Aber am Montag geht es um einen anderen Fall. Staatsanwältin Erl liest vor, dass der Angeklagte sich am 25. Oktober 2019 in der Karnaper Wohnung um den schreienden Liam habe kümmern wollen. Die Mutter sei in der Küche gewesen, er mit dem Kind im Wohnzimmer. Doch das Baby habe sich durch das von ihm gereichte Fläschchen nicht beruhigen lassen. Da habe der Angeklagte dem Kind das Fläschchen derart rüde in den Mund gepresst, dass das Baby einen Bluterguss bekommen habe.

Feuchttücher in den Mund gestopft

Damit nicht genug. Als das Kind weiterhin schrie, soll der 22-Jährige es auf den Rücken gelegt, vier Feuchttücher genommen und sie dem Kind tief in den Mund gepresst haben. Erst die Mutter, die in diesem Moment das Wohnzimmer betrat, habe die Tücher heraus gerissen und Liam gerettet.

Auf versuchten Totschlag hatte die Anklage gelautet. Doch das für Tötungsdelikte zuständige Schwurgericht hatte die Eröffnung des Verfahrens abgelehnt. Lediglich als gefährliche Körperverletzung ließ sie es zu und verwies es an die Jugendschutzkammer.

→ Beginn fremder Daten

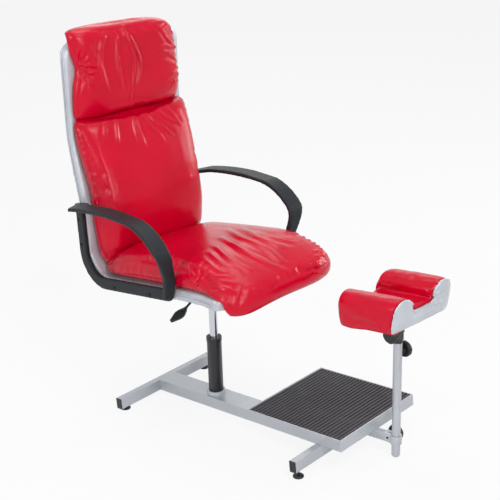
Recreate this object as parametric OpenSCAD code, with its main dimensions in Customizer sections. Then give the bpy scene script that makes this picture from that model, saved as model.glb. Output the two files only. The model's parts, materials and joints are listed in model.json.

Gericht sieht keinen Tötungsvorsatz

Das Schwurgericht sprach zwar von einer "rohen Misshandlung" des Babys durch seinen Vater, sah aber keinen Tötungsvorsatz. Es habe auch keine akute Lebensgefahr bestanden, begründete es seinen Beschluss. Denn die Mutter selbst habe keinesfalls von Erstickungsanzeichen berichtet, sondern von einer ruhigen Nasenatmung. Im übrigen habe sie auch nur von zwei Feuchttüchern gesprochen, nicht von den vier Tüchern der Anklage. Es sei auch keineswegs gerichtlich festzustellen, wie lange und wie tief die Tücher im Mund des Kindes gesteckt hätten.

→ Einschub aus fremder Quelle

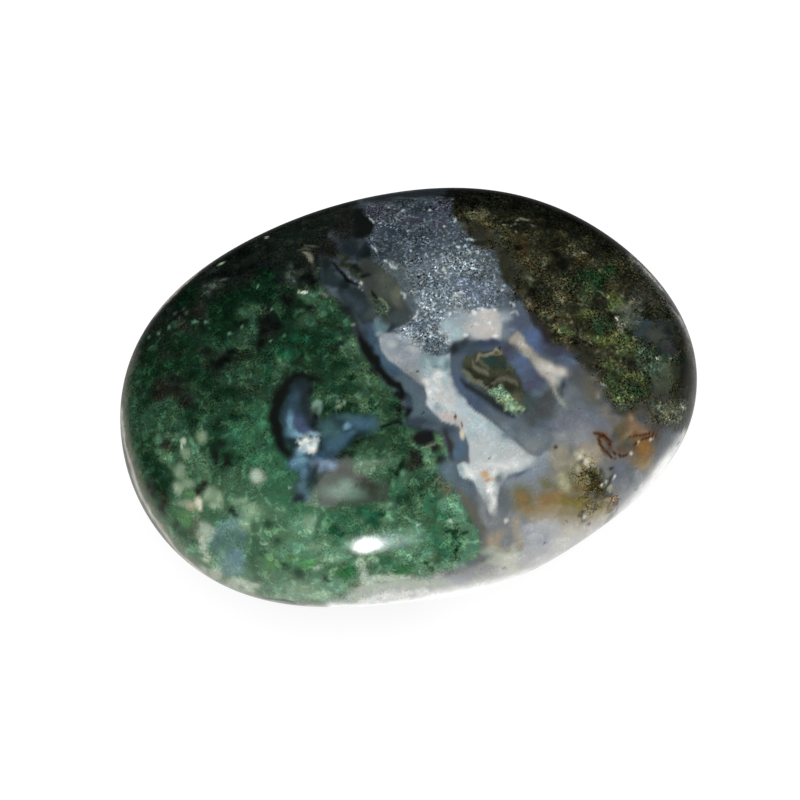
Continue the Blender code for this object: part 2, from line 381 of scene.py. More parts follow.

So groß habe die Furcht der Mutter vor ihrem Lebensgefährten auch nicht sein können. Denn nach der mutmaßlichen Tat sei sie mit Liam zu den Eltern des Angeklagten gefahren. Ihnen habe sie den Kleinen anvertraut, weil sie selbst feiern gehen wollte.

"Intellektuell unreifer" Angeklagter

Der Angeklagte, der vom Schwurgericht als "intellektuell unreif" bezeichnet wurde, weist jede Verantwortung von sich. Über seinen Verteidiger Christoph Landau lässt er erklären, dass seine Lebensgefährtin sich um den quengeligen Liam gekümmert habe. Auf einmal habe er aus dem Nebenraum gehört, dass Ruhe war. Er habe nachgesehen und in Liams Mund Tücher gesehen. Die habe er herausgenommen. Seine Freundin sei dann mit dem Kind weggegangen. Er habe das alles nicht so schlimm gefunden.

Dagegen steht die Aussage der 22 Jahre alte Mutter von Liam. Sie wiederholt die Vorwürfe gegen ihren früheren Lebensgefährten. Allerdings reagiert sie gereizt, bricht auch mal in Tränen aus, als sie mehrfach auf Widersprüche zu ihrer polizeilichen Vernehmung angesprochen wird. So genau weiß sie auch nicht, warum sie am Tattag nicht Polizei oder Notarzt alarmiert habe.

Sechs Tage hat das Gericht zur Aufklärung angesetzt. Dass er gewalttätig sein kann, hat der Angeklagte übrigens im Februar eingeräumt. Da war er am Amtsgericht angeklagt, weil er im vergangenen Sommer seine damals schwangere Freundin, Liams Mutter, in den Schwitzkasten genommen hatte. Dafür bekam er eineinhalb Jahre Haft mit Bewährung und ein Anti-Gewalt-Training.